▶ _Directions for this task_
Reproduce each line from the first in the data through the line that contains "upperNut.position.z = cell.high" exactly; give nothing else.

-=-=-=-=-

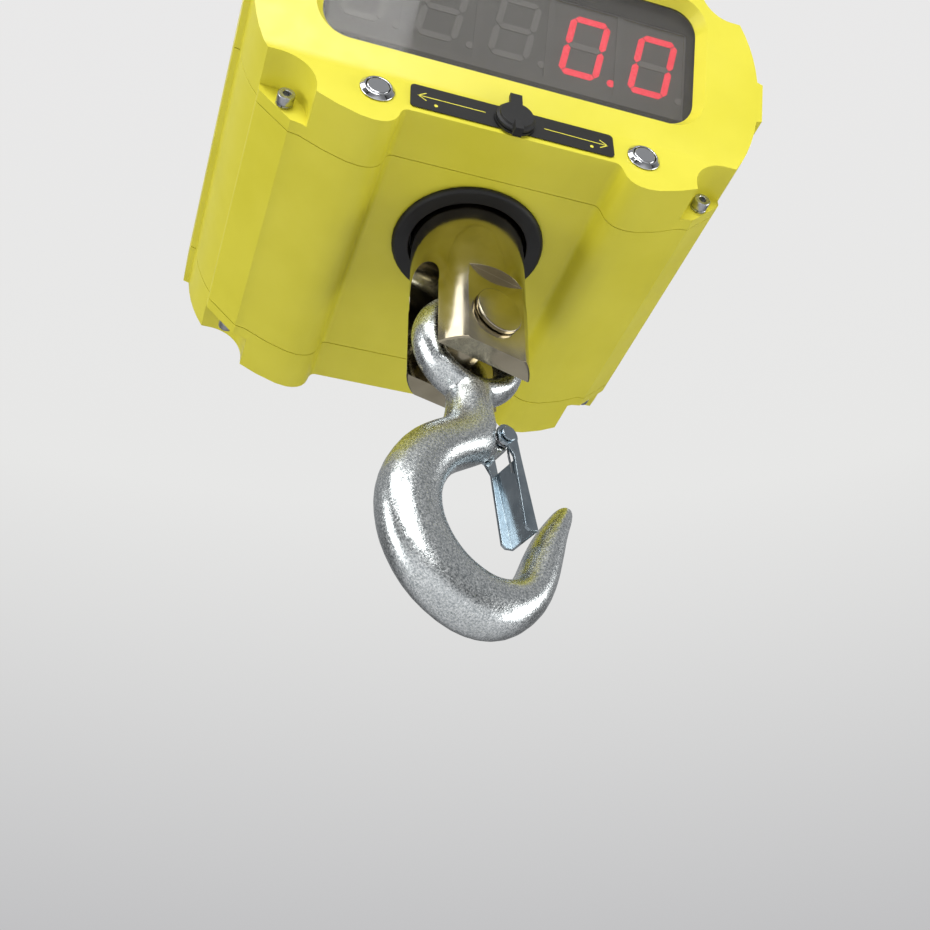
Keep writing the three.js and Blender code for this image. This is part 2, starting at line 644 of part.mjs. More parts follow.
// Lifting head above the housing, its stem and nut, and the spacer that clamps the top wall.
function topEyeSolid() {
  const { radius, low, high, flat, boreZ, stemLow } = topEye;
  let head = turned([
    [0, stemLow], [clevis.stem, stemLow], [clevis.stem, low], [radius, low], [radius, high - 12],
    [radius - 4, high - 4], [radius - 12, high], [0, high],
  ], 48);
  for (const side of [-1, 1]) {
    const x = [side * flat, side * (radius + 1)].sort((a, b) => a - b);
    head = head.subtract(box(...x, -radius - 1, radius + 1, low + 4, high + 1));
  }
  return head.subtract(rod('x', -radius - 1, radius + 1, 0, boreZ, shackle.pin + running, 36));
}
addPart('top_eye', topEyeSolid(), 'nickel');

const spacerLow = cell.high + joint;
const spacerHigh = housing.height + bush.lip;
function spacerTube() {
  const bore = clevis.stem + joint;
  return turned([
    [bore, spacerLow], [spacerRadius, spacerLow], [spacerRadius, spacerHigh - joint],
    [bore, spacerHigh - joint], [bore, spacerLow],
  ], 32);
}
addPart('top_spacer', spacerTube(), 'steel');
const upperNut = addPart('top_nut', hexNut(stemNut.across, stemNut.height, clevis.stem + joint), 'steel');
upperNut.position.z = cell.high - cell.beam - joint - stemNut.height;

// ---------------------------------------------------------------- shackle on the top pin
class BowCurve extends THREE.Curve {
  getPoint(t, target = new THREE.Vector3()) {
    const legX = shackle.jaw + shackle.lugWide / 2;
    const centreZ = shackle.hang + shackle.bar - shackle.bow - shackle.bar;
    const angle = Math.PI * (1.28 - 1.56 * ((t - 0.22) / 0.56));
    const reach = shackle.bow + shackle.bar;
    const onBow = (a) => [reach * Math.cos(a), centreZ + reach * Math.sin(a)];
    const leg = (share, side) => {
      const [endX, endZ] = onBow(side < 0 ? Math.PI * 1.28 : -Math.PI * 0.28);
      const ease = share * share * (3 - 2 * share);
      return [side * legX + (endX - side * legX) * ease, topEye.boreZ + (endZ - topEye.boreZ) * share];
    };
    let place = onBow(angle);
    if (t < 0.22) place = leg(t / 0.22, -1);
    if (t > 0.78) place = leg((1 - t) / 0.22, 1);
    return target.set(place[0], 0, place[1]);
  }
}

function shackleBow() {
  const section = new THREE.Shape();
  section.absarc(0, 0, shackle.bar, 0, 2 * Math.PI);
  const geometry = new THREE.ExtrudeGeometry(section, {
    steps: 32, extrudePath: new BowCurve(), bevelEnabled: false, curveSegments: 5,
  });
  let bow = toSolid(geometry);
  const { jaw, lug, lugWide, pin } = shackle;
  for (const side of [-1, 1]) {
    const x = [side * jaw, side * (jaw + lugWide)].sort((a, b) => a - b);
    bow = bow.add(rod('x', ...x, 0, topEye.boreZ, lug, 36));
    const inside = [side * (jaw - 12), side * jaw].sort((a, b) => a - b);
    bow = bow.subtract(box(...inside, -30, 30, topEye.boreZ - 30, topEye.boreZ + lug));
    const outside = [side * (jaw + lugWide), side * (jaw + lugWide + 12)].sort((a, b) => a - b);
    bow = bow.subtract(box(...outside, -30, 30, topEye.boreZ - 30, topEye.boreZ + lug));
  }
  return bow.subtract(rod('x', -60, 60, 0, topEye.boreZ, pin + running, 32));
}

function shacklePin() {
  const reach = shackle.jaw + shackle.lugWide;
  const tail = reach + joint + shackleNut.height + 7;
  const shank = rod('x', -reach - joint - 1, tail, 0, topEye.boreZ, shackle.pin, 32);
  const headX = -reach - joint;
  const head = rod('x', headX - shackleHead.height, headX, 0, topEye.boreZ, shackleHead.radius, 32);
  const hole = rod('y', -20, 20, tail - 3.5, topEye.boreZ, cotter.radius + joint, 12);
  return shank.add(head).subtract(hole);
}

function shackleNutSolid() {
  const nut = hexNut(shackleNut.across, shackleNut.height, shackle.pin + joint);
  const matrix = new THREE.Matrix4().makeRotationY(Math.PI / 2);
  matrix.setPosition(shackle.jaw + shackle.lugWide + joint, 0, topEye.boreZ);
  return moved(nut, matrix);
}

function cotterSolid() {
  const x = shackle.jaw + shackle.lugWide + joint + shackleNut.height + 3.5;
  const { radius, reach } = cotter;
  const stem = rod('y', -reach / 2 - 2, reach / 2 + 5, x, topEye.boreZ, radius, 12);
  const head = rod('x', x - radius, x + radius, -reach / 2 - 4, topEye.boreZ, radius * 2, 16);
  return stem.add(head);
}
addPart('shackle_bow', shackleBow(), 'zinc');
addPart('shackle_pin', shacklePin(), 'zinc');
addPart('shackle_nut', shackleNutSolid(), 'zinc');
addPart('shackle_cotter', cotterSolid(), 'steel');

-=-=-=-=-

▶ _Finished exercise_
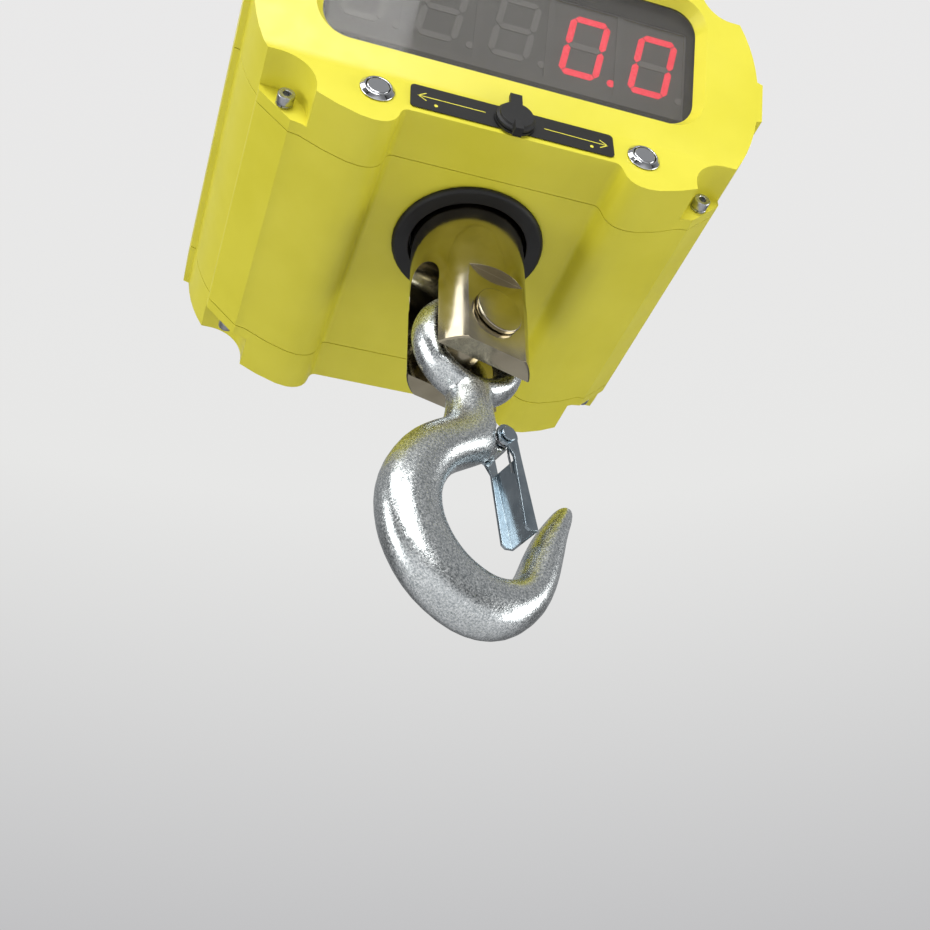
Keep writing the three.js and Blender code for this image. This is part 2, starting at line 644 of part.mjs. More parts follow.
// Lifting head above the housing, its stem and nut, and the spacer that clamps the top wall.
function topEyeSolid() {
  const { radius, low, high, flat, boreZ, stemLow } = topEye;
  let head = turned([
    [0, stemLow], [clevis.stem, stemLow], [clevis.stem, low], [radius, low], [radius, high - 12],
    [radius - 4, high - 4], [radius - 12, high], [0, high],
  ], 48);
  for (const side of [-1, 1]) {
    const x = [side * flat, side * (radius + 1)].sort((a, b) => a - b);
    head = head.subtract(box(...x, -radius - 1, radius + 1, low + 4, high + 1));
  }
  return head.subtract(rod('x', -radius - 1, radius + 1, 0, boreZ, shackle.pin + running, 36));
}
addPart('top_eye', topEyeSolid(), 'nickel');

const spacerLow = cell.high + joint;
const spacerHigh = housing.height + bush.lip;
function spacerTube() {
  const bore = clevis.stem + joint;
  return turned([
    [bore, spacerLow], [spacerRadius, spacerLow], [spacerRadius, spacerHigh - joint],
    [bore, spacerHigh - joint], [bore, spacerLow],
  ], 32);
}
addPart('top_spacer', spacerTube(), 'steel');
const upperNut = addPart('top_nut', hexNut(stemNut.across, stemNut.height, clevis.stem + joint), 'steel');
upperNut.position.z = cell.high - cell.beam - joint - stemNut.height;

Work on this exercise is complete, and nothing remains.